A recent report of an investigation conducted by UNHCR’s rep in Hanoi, Vu Anh Son, may shed light on why the Montagnards don’t trust UNHCR. Following a field trip to the Central Highlands of Dac Nong on Oct 5-6, he states that, "Eight of the l3 returned Montagnards are leading good lives with high stable incomes. Each of the target families earns up to hundreds of millions of Vietnamese dong a year." (A hundred million dong equals approximately 6000 dollars). But according to independent reports, 5 of the returned are in jail.

This investigation was being conducted at the same time that I had located my old South Vietnamese Army friend in the Mekong Delta. He had suffered greatly by being on the losing side of the war and had been homeless for a number of years. He was now working at the subsistence level in the rice paddies, barely earning over 200 dollars a year for his back- breaking efforts.

For UNHCR to accept a report that the returned Montagnards from the forced repatriation back to Vietnam in July are making $6000 a year is beyond comprehension. That’s almost 30 times the salary of my old friend. A factory job around Ho Chi Minh City pays no more than l00 dollars a month and is considered a good job. A Vietnamese worker in a silk factory in Dong Nai Province, just south of the Central Highlands, earns 40 US dollars a month, and is happy to get it.

My conclusion is that whatever proselytizing department in Hanoi directs the UNHCR rep behind the scenes needs to learn how to write more credible propaganda reports.

The UNHCR and the NGO community in Phnom Penh also have two different versions of the July 04 incident where 100 Montagnards were forced back to Vietnam. NGO eyewitnesses say that camp guards and police used electric batons and nightsticks on the Montagnards who sat on the ground and refused to get on the buses that would transport them back to Vietnam.

Says Hagar, "The July incident was caused by active collusion from the Montagnards in the United States. They received phone calls the night before telling them if they resisted they would not be sent back." He emphasized the point that they were using illegal cell phones that weren’t registered with the government.

Imagine, we’re talking life and death here, and the emphasis is on the operation of an illegal cell phone. Cambodia is one the most corrupt countries in the world, and now UNHCR is shifting the blame to illegal cell phones-an offense on the same level as a traffic violation.

UNHCR is also criticizing the Montagnards in America for continuing to fight for human rights for their brethren in a country that imprisons its writers and religious leaders. That’s what American citizens in a free country have the option to do. They aren’t thrown in a prison for attending a church service and they aren’t subject to thought control.

I talked to eyewitnesses from the NGO community who witnessed the beating of the Montagnards with nightsticks and the use of electric batons on their flesh.

Eighteen NGO’s signed a letter of protest to the Cambodian government over the abuse and the return.

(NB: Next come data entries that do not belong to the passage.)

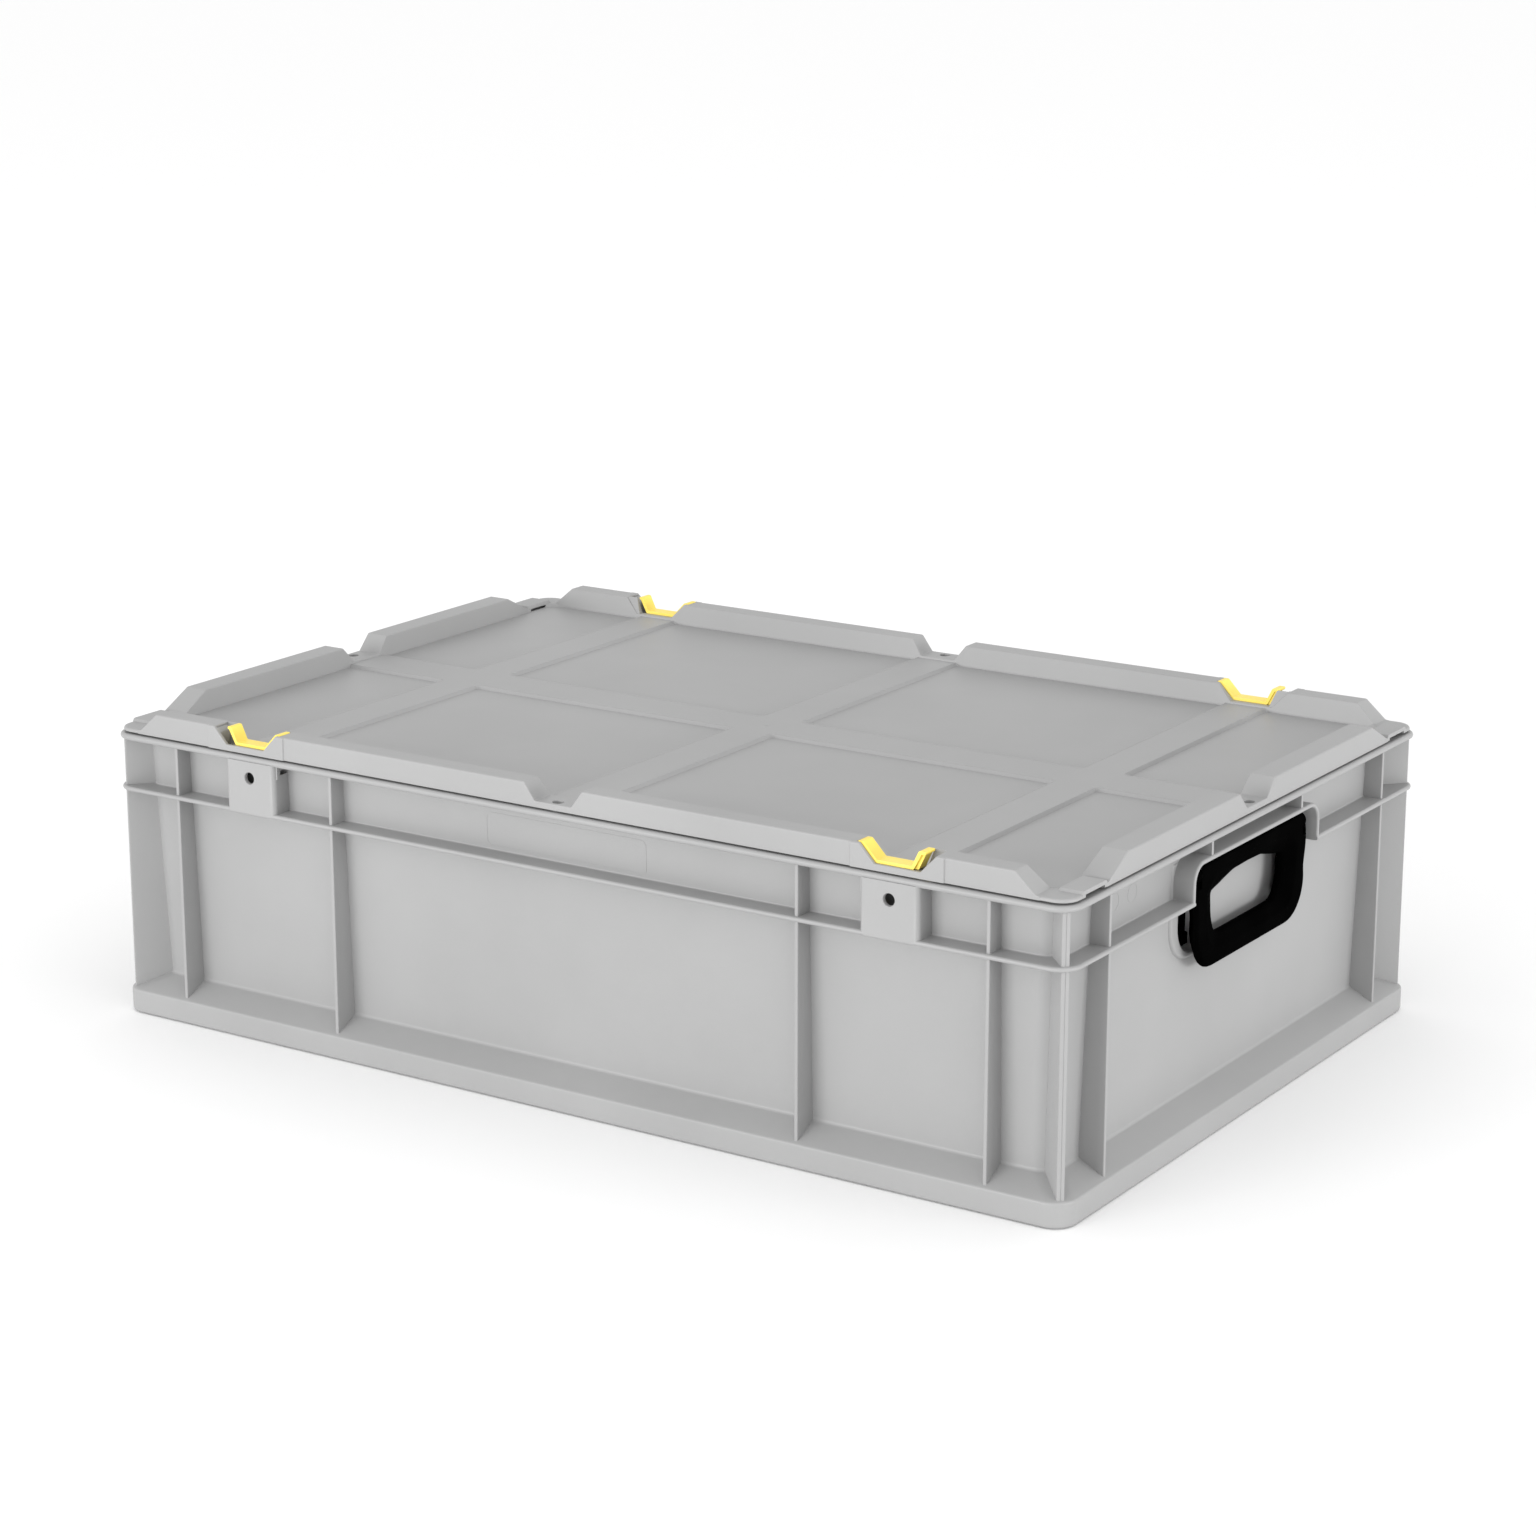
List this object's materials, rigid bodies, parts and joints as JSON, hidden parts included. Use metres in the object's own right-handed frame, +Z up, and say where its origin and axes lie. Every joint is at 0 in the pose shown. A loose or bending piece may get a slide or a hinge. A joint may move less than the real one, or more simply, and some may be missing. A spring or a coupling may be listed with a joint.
{
  "type": "stacking toolbox with tray",
  "caption": "Low rectangular plastic case with upright ribs, a ridged hinged lid with sliding latches, folding end grips, and a divided tray sliding on rails inside.",
  "frame": {"origin": "middle of the base, on the surface that the box stands on", "axes": "+X along the long side, +Y from the front (the side that opens) to the hinge side, +Z up"},
  "size_m": [0.6, 0.4, 0.1749],
  "materials": {
    "shell": "fine grained moulded light grey polypropylene",
    "latch": "satin moulded yellow plastic",
    "grip": "fine grained black moulded plastic",
    "steel": "zinc plated steel",
    "tray": "fine grained moulded mid grey polypropylene"
  },
  "bodies": {
    "box": {"box_body": "shell", "grip_mount_left": "grip", "grip_mount_right": "grip", "grip_pin_left_front": "steel", "grip_pin_left_rear": "steel", "grip_pin_right_front": "steel", "grip_pin_right_rear": "steel", "grip_screw_left_front": "steel", "grip_screw_left_rear": "steel", "grip_screw_right_front": "steel", "grip_screw_right_rear": "steel"},
    "lid": {"lid": "shell"},
    "latch_front_left": {"latch_front_left": "latch"},
    "latch_front_right": {"latch_front_right": "latch"},
    "latch_rear_left": {"latch_rear_left": "latch"},
    "latch_rear_right": {"latch_rear_right": "latch"},
    "grip_left": {"grip_left": "grip"},
    "grip_right": {"grip_right": "grip"},
    "tray": {"tray_body": "tray", "tray_divider_long": "tray", "tray_divider_cross_1": "tray", "tray_divider_cross_2": "tray"}
  },
  "joints": [
    {"name": "lid_hinge", "type": "hinge", "parent": "box", "child": "lid", "pos_m": [0, 0.1992, 0.1612], "axis": [-1, 0, 0], "range_deg": [0, 105]},
    {"name": "latch_front_left_slide", "type": "slide", "parent": "lid", "child": "latch_front_left", "axis": [-1, 0, 0], "range_m": [0, 0.004]},
    {"name": "latch_front_right_slide", "type": "slide", "parent": "lid", "child": "latch_front_right", "axis": [1, 0, 0], "range_m": [0, 0.004]},
    {"name": "latch_rear_left_slide", "type": "slide", "parent": "lid", "child": "latch_rear_left", "axis": [-1, 0, 0], "range_m": [0, 0.004]},
    {"name": "latch_rear_right_slide", "type": "slide", "parent": "lid", "child": "latch_rear_right", "axis": [1, 0, 0], "range_m": [0, 0.004]},
    {"name": "grip_left_hinge", "type": "hinge", "parent": "box", "child": "grip_left", "pos_m": [-0.2925, 0, 0.141], "axis": [0, 1, 0], "range_deg": [0, 90]},
    {"name": "grip_right_hinge", "type": "hinge", "parent": "box", "child": "grip_right", "pos_m": [0.2925, 0, 0.141], "axis": [0, -1, 0], "range_deg": [0, 90]},
    {"name": "tray_slide", "type": "slide", "parent": "box", "child": "tray", "axis": [1, 0, 0], "range_m": [0, 0.28]}
  ]
}
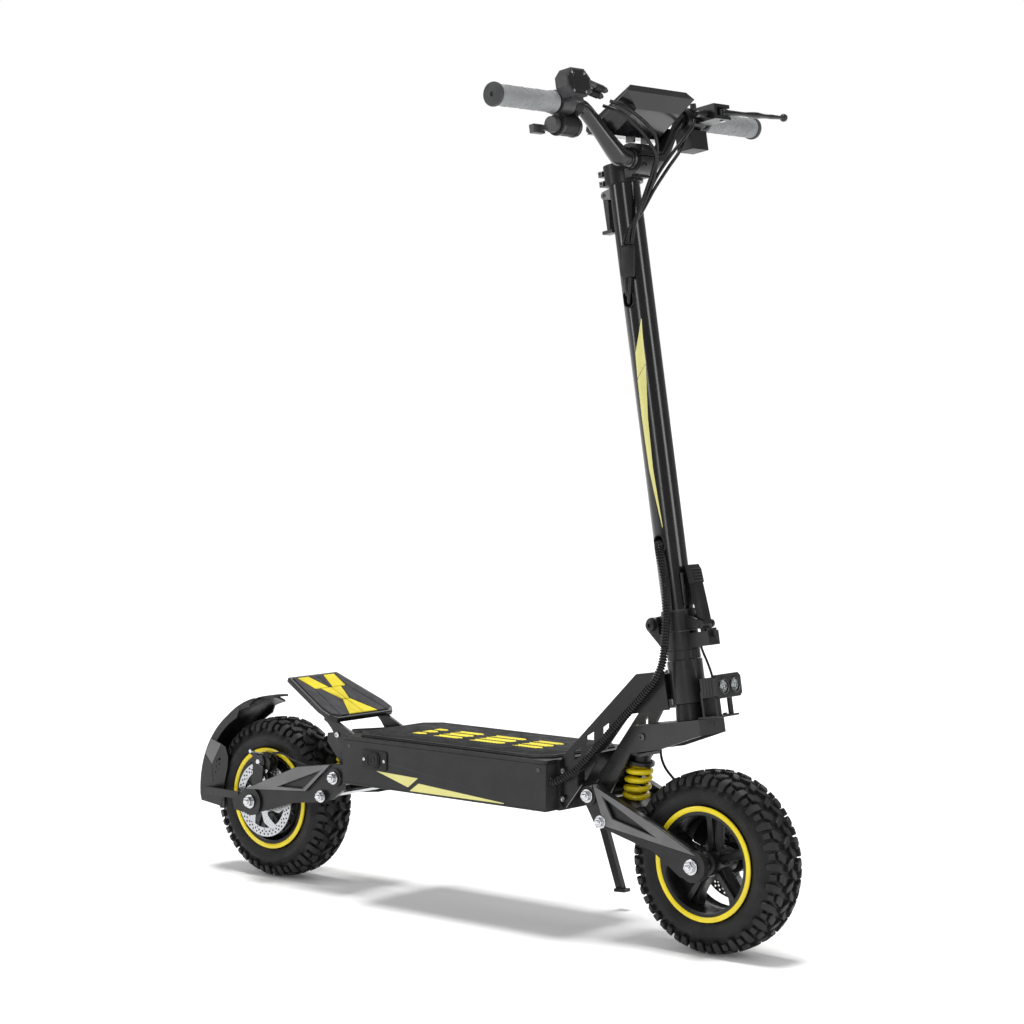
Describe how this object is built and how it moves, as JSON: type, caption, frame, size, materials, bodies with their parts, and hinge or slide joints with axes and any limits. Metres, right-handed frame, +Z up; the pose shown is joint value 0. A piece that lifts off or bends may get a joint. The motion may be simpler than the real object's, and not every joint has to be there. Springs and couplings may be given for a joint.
{
  "type": "electric kick scooter",
  "caption": "Off-road electric kick scooter with folding stem, box deck, sprung swing arms, disc brakes, rear fender and kick plate.",
  "frame": {"origin": "middle of the length and width, on the floor under the tyres", "axes": "+X to the front wheel, +Y to the rider's left, +Z up"},
  "size_m": [1.145, 0.594, 1.2121],
  "materials": {
    "frame_black": "satin powder coat",
    "stem_black": "gloss black",
    "arm_black": "satin powder coat",
    "wheel_black": "satin black",
    "cast_black": "satin black",
    "plastic_black": "fine texture",
    "switch_yellow": "smooth",
    "pad_grey": "ribbed",
    "mat_rubber": "ribbed",
    "grip_rubber": "ribbed",
    "cable_black": "ridged",
    "steel": "brushed",
    "spring_yellow": "gloss",
    "tyre": "tread",
    "lens": "clear",
    "cell_wrap": "wrapped",
    "controller_case": "plain"
  },
  "bodies": {
    "frame": {"deck_shell": "frame_black", "deck_bottom_cover": "frame_black", "deck_top_plate": "frame_black", "deck_mat": "mat_rubber", "battery_pack": "cell_wrap", "motor_controller": "controller_case", "neck_frame": "frame_black", "headset_bearings": "steel", "kick_plate": "plastic_black", "kick_plate_pad": "pad_grey", "kick_plate_support": "frame_black", "rear_bracket": "frame_black", "charge_socket": "plastic_black", "deck_screws": "steel", "loom_lower": "cable_black", "rear_spring": "spring_yellow"},
    "steerer": {"fork": "frame_black", "headset_cap": "plastic_black", "fold_base": "frame_black", "fold_pin": "cast_black", "headlight_body": "plastic_black", "headlight_lenses": "lens", "lamp_bracket": "cast_black", "front_spring_seat": "cast_black", "front_spring": "spring_yellow"},
    "stem": {"stem_tube": "stem_black", "stem_foot": "frame_black", "stem_grommets": "mat_rubber", "bar_clamp": "frame_black", "handlebar": "frame_black", "grips": "grip_rubber", "brake_body_right": "cast_black", "throttle_body": "plastic_black", "brake_body_left": "plastic_black", "switch_pod": "plastic_black", "display_body": "plastic_black", "bar_cables": "cable_black", "cable_sleeve": "cable_black", "loom_upper": "cable_black"},
    "front_arm": {"front_arms": "arm_black", "front_shafts": "steel", "front_caliper": "cast_black"},
    "front_wheel": {"front_tyre": "tyre", "front_rim": "wheel_black", "front_rotor": "steel"},
    "rear_arm": {"rear_arms": "arm_black", "rear_shafts": "steel", "rear_fender": "plastic_black", "rear_caliper": "cast_black"},
    "rear_wheel": {"rear_tyre": "tyre", "rear_hub_motor": "wheel_black", "rear_rotor": "steel"},
    "kickstand": {"kickstand": "cast_black"},
    "brake_lever": {"brake_lever": "cast_black"},
    "throttle_paddle": {"throttle_paddle": "switch_yellow"},
    "latch_lever": {"latch_lever": "cast_black"},
    "stem_hook": {"stem_hook": "cast_black"},
    "charge_cover": {"charge_cover": "plastic_black"},
    "switch_rocker": {"switch_rocker": "switch_yellow"},
    "mode_button": {"mode_button": "switch_yellow"}
  },
  "joints": [
    {"name": "steering", "type": "hinge", "parent": "frame", "child": "steerer", "pos_m": [0.398, 0, 0.344], "axis": [-0.1607, 0, 0.987], "range_deg": [-35, 35], "deforming": ["loom_lower"]},
    {"name": "stem_fold", "type": "hinge", "parent": "steerer", "child": "stem", "pos_m": [0.34233, 0, 0.44942], "axis": [0, -1, 0], "range_deg": [0, 90], "deforming": ["loom_upper"]},
    {"name": "front_arm_pivot", "type": "hinge", "parent": "steerer", "child": "front_arm", "pos_m": [0.263, 0, 0.2065], "axis": [0, -1, 0], "range_deg": [0, 8], "stiffness_Nm_per_rad": 120, "springref_deg": -20.05, "deforming": ["front_spring"]},
    {"name": "front_wheel_spin", "type": "hinge", "parent": "front_arm", "child": "front_wheel", "pos_m": [0.445, 0, 0.1275], "axis": [0, 1, 0], "continuous": true},
    {"name": "rear_arm_pivot", "type": "hinge", "parent": "frame", "child": "rear_arm", "pos_m": [-0.225, 0, 0.1835], "axis": [0, 1, 0], "range_deg": [0, 8], "stiffness_Nm_per_rad": 120, "springref_deg": -20.05, "deforming": ["rear_spring"]},
    {"name": "rear_wheel_spin", "type": "hinge", "parent": "rear_arm", "child": "rear_wheel", "pos_m": [-0.41, 0, 0.1275], "axis": [0, 1, 0], "continuous": true},
    {"name": "kickstand_fold", "type": "hinge", "parent": "frame", "child": "kickstand", "pos_m": [0.158, 0.098, 0.16], "axis": [0, 0.9511, 0.309], "range_deg": [0, 88]},
    {"name": "brake_lever_squeeze", "type": "hinge", "parent": "stem", "child": "brake_lever", "pos_m": [0.33236, 0.16, 1.17627], "axis": [-0.1607, 0, 0.987], "range_deg": [0, 14], "stiffness_Nm_per_rad": 3, "springref_deg": -5.73},
    {"name": "throttle_press", "type": "hinge", "parent": "stem", "child": "throttle_paddle", "pos_m": [0.29835, -0.176, 1.13628], "axis": [0, -1, 0], "range_deg": [0, 30], "stiffness_Nm_per_rad": 0.3, "springref_deg": -11.46},
    {"name": "latch_swing", "type": "hinge", "parent": "stem", "child": "latch_lever", "pos_m": [0.42439, 0, 0.45569], "axis": [0, 1, 0], "range_deg": [0, 80]},
    {"name": "hook_swing", "type": "hinge", "parent": "stem", "child": "stem_hook", "pos_m": [0.25119, 0, 1.05262], "axis": [0, 1, 0], "range_deg": [0, 75]},
    {"name": "charge_cover_flip", "type": "hinge", "parent": "frame", "child": "charge_cover", "pos_m": [-0.114, -0.1025, 0.237], "axis": [-1, 0, 0], "range_deg": [0, 90]},
    {"name": "switch_rock", "type": "hinge", "parent": "stem", "child": "switch_rocker", "pos_m": [0.28848, 0.137, 1.13468], "axis": [-0.1607, 0, 0.987], "range_deg": [-4, 4]},
    {"name": "mode_button_press", "type": "slide", "parent": "stem", "child": "mode_button", "axis": [0.5193, 0, -0.8546], "range_m": [0, 0.0012], "stiffness_N_per_m": 300, "springref_m": -0.001}
  ]
}
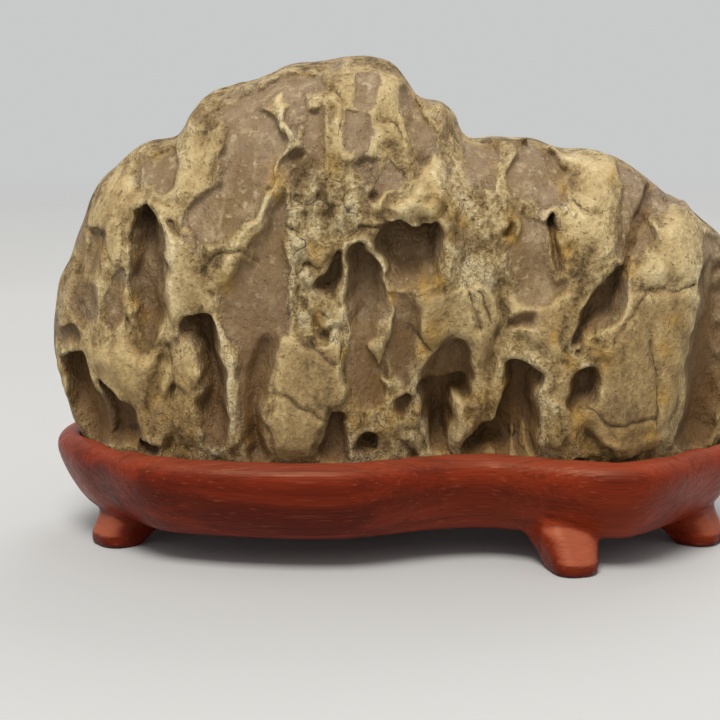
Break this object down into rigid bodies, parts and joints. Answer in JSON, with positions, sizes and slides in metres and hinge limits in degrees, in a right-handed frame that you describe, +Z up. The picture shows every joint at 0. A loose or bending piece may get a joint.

Hagar denies this. "Their source of information is a Human Rights Watch representative here in Phnom Penh. Human Rights Watch is not a credible source of truth here."

Why is the UNHCR so willing to deny the Montagnards’ claims of human rights abuses in Vietnam, yet so willing to accept what the police state government of Vietnam tells them?


The emphasis has been cleverly shifted from the human rights abuses suffered by the Montagnards over the years to the discrediting of those NGO agencies that report the incidents, and those in America who keep the Montagnards’ plight alive.

It appears that UNHCR is willing to gloss over human rights abuses because they feel in the long run this approach with the Vietnamese Government will get them more access to Vietnam.

Russian writer Aleksandr Solzhenitsyn, a long- time prisoner in the Gulag, would have this to say about UNHCR’s unchallenged acceptance of what the police state system feeds them from Hanoi. "During my time in the camps, I had got to know the enemies of the human race quite well. They respect the big fist and nothing else; the harder you slug them, the safer you will be."

UNHCR pulled their refugee camps from the Cambodian/Vietnam border where the fleeing Montagnards could once find refuge. There are reports of 22 Montagnards hiding in the jungle in Ratankiri Province, waiting for someone to rescue them.

Hagar says with sarcasm that a carload of five Montagnards has just been deposited at the doorstep of UNHCR headquarters in Phnom Penh. "They had to pay $500 dollars a head to a human trafficker to bring them here. It will be very difficult for them to prove persecution and obtain refugee status. They only want to go to America to get better jobs."

There’s not much sympathy here for a race of people who have lost their land, and suffer religious and political persecution. And that’s the way it goes for the Montagnards in Phnom Penh. They don’t seem to get much respect here.

"Now you will have to decide who is telling the truth here in Phnom Penh," Hagar says as I am leaving. "The NGO community has their own agenda, but we at UNHCR don’t have one. We’re here to help the Montagnards."

Beloved Big Brother in Hanoi, Vu Anh Son, who is also there to help the Montagnards, could have scripted that line. It appears that UNHCR may be the willing victim of the Orwellian mind manipulators in Hanoi and have become as Orwell’s last words in his prophetic book stated: "He loved Big Brother."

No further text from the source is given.